:: Supplied material ::

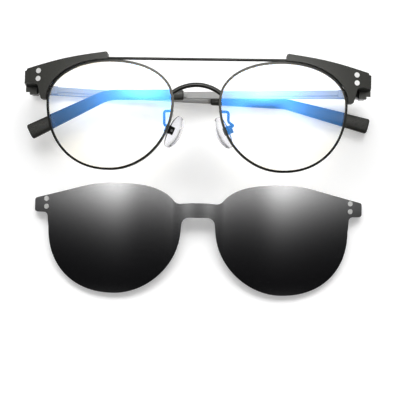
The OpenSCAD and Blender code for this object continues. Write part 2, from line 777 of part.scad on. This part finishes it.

:::
:: Supplied material ::

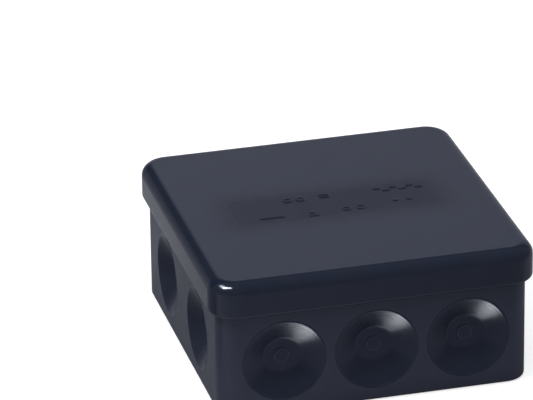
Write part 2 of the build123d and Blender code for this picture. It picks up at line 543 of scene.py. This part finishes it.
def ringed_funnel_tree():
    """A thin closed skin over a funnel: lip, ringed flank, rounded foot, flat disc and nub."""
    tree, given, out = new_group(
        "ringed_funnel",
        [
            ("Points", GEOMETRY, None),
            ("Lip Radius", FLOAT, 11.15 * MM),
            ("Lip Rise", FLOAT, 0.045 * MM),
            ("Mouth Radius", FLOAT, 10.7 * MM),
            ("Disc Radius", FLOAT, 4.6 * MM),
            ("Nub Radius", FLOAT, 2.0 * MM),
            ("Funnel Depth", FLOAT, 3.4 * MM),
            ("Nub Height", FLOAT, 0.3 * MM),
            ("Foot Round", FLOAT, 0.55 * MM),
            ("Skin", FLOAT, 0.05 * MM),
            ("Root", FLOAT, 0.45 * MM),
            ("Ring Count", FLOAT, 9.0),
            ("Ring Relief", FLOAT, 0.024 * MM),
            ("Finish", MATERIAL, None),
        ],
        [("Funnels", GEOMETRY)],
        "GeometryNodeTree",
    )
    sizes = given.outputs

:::

— Goal —
Above are records; repeat only the lines starting at the line with "Write part 2 of" and ending at the line with "sizes = given.outputs", exactly as they appear, both included.

— The result —
Write part 2 of the build123d and Blender code for this picture. It picks up at line 543 of scene.py. This part finishes it.
def ringed_funnel_tree():
    """A thin closed skin over a funnel: lip, ringed flank, rounded foot, flat disc and nub."""
    tree, given, out = new_group(
        "ringed_funnel",
        [
            ("Points", GEOMETRY, None),
            ("Lip Radius", FLOAT, 11.15 * MM),
            ("Lip Rise", FLOAT, 0.045 * MM),
            ("Mouth Radius", FLOAT, 10.7 * MM),
            ("Disc Radius", FLOAT, 4.6 * MM),
            ("Nub Radius", FLOAT, 2.0 * MM),
            ("Funnel Depth", FLOAT, 3.4 * MM),
            ("Nub Height", FLOAT, 0.3 * MM),
            ("Foot Round", FLOAT, 0.55 * MM),
            ("Skin", FLOAT, 0.05 * MM),
            ("Root", FLOAT, 0.45 * MM),
            ("Ring Count", FLOAT, 9.0),
            ("Ring Relief", FLOAT, 0.024 * MM),
            ("Finish", MATERIAL, None),
        ],
        [("Funnels", GEOMETRY)],
        "GeometryNodeTree",
    )
    sizes = given.outputs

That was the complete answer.